Valois Burgundy & Imperial Franche-Comté

1300 - 1500

This era splits the region into two political universes. The Duchy of Burgundy (a French fief) passed to the Valois dukes in 1363, whose dazzling court at Dijon and ostentatious institutions like the Hospices de Beaune (1443) projected a quasi-royal ambition. Meanwhile, Franche-Comté (the Free County) remained a county of the Holy Roman Empire, governed from Besançon under Imperial authority. The two territories shared neither sovereignty, fiscal system, nor cultural orientation. In Montbéliard, the county passed from the House of Montfaucon to the House of Württemberg (1397), beginning a German Protestant trajectory that would diverge further.

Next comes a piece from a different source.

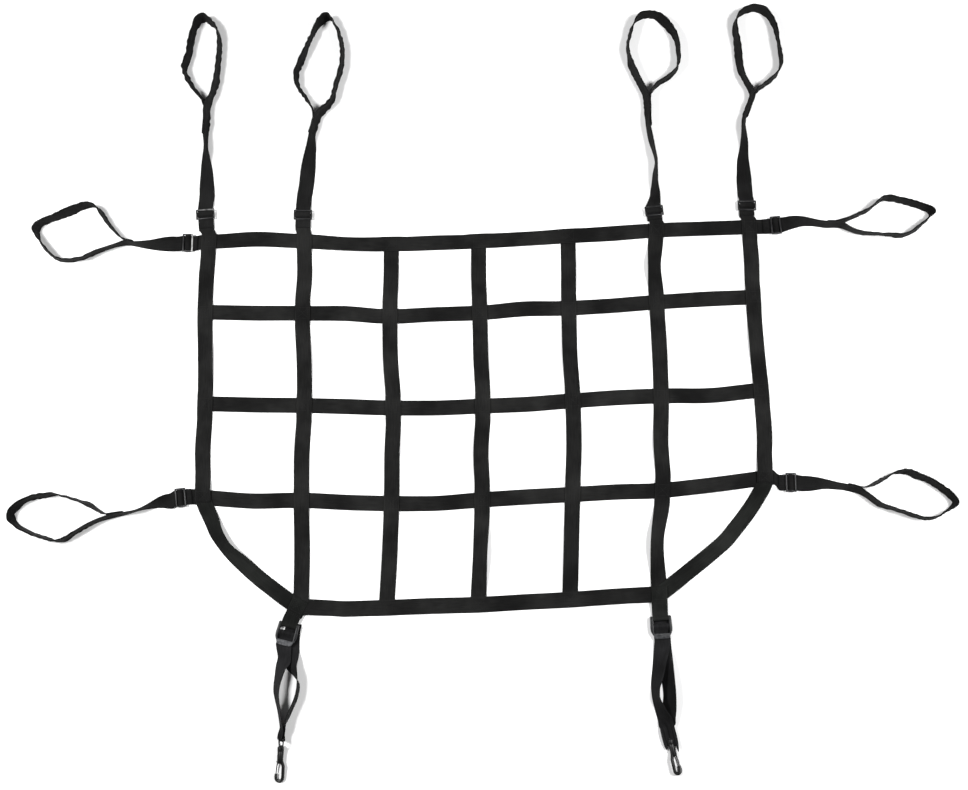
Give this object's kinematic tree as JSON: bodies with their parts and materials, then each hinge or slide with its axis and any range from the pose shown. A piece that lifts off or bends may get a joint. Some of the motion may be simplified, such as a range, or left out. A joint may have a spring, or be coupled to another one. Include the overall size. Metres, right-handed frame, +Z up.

The Clos de Vougeot, a Cistercian vineyard estate, reveals the economic infrastructure that underpinned Burgundian monastic wine production — the foundation of the later wine confrérie system.

Chapter

Heritage Revival & Comtois Identity

From 1945

The postwar era saw deliberate revival and heritage-making of traditions that had been disrupted or marginalized. The Chevaliers du Tastevin (1934) and the Saint-Vincent Tournante (from 1938) constructed a ritual wine festival from medieval mutual-aid society remnants, now drawing thousands each January. The Crèche comtoise was revived in Pugey in 1980 and by the Manches à Balais troupe (1986), preserving the Barbizier character and patois bisontin against language shift — Franc-Comtois (frainc-comtou) now has only ~4,000 speakers. Besançon's watchmaking heritage, devastated by the 1970s quartz crisis, was reinvented as cultural identity: UNESCO inscription in 2020 for 'savoir-faire en mécanique horlogère,' the Musée du Temps, and the annual 24h du Temps festival (since 2014). Montbéliard's Lumières de Noël (1987), centered on the Temple Saint-Martin, transforms Protestant Advent into a secular-ecumenical winter gathering of 450,000 visitors. The fruitière system endures as the institutional backbone of Comté production and Jura communal life. The Hospices de Beaune auction, now in its 166th edition (2026), bridges medieval charity and global wine commerce. Even the Vercingetorix monument at MuséoParc Alésia now presents a more nuanced narrative alongside the 19th-century statue.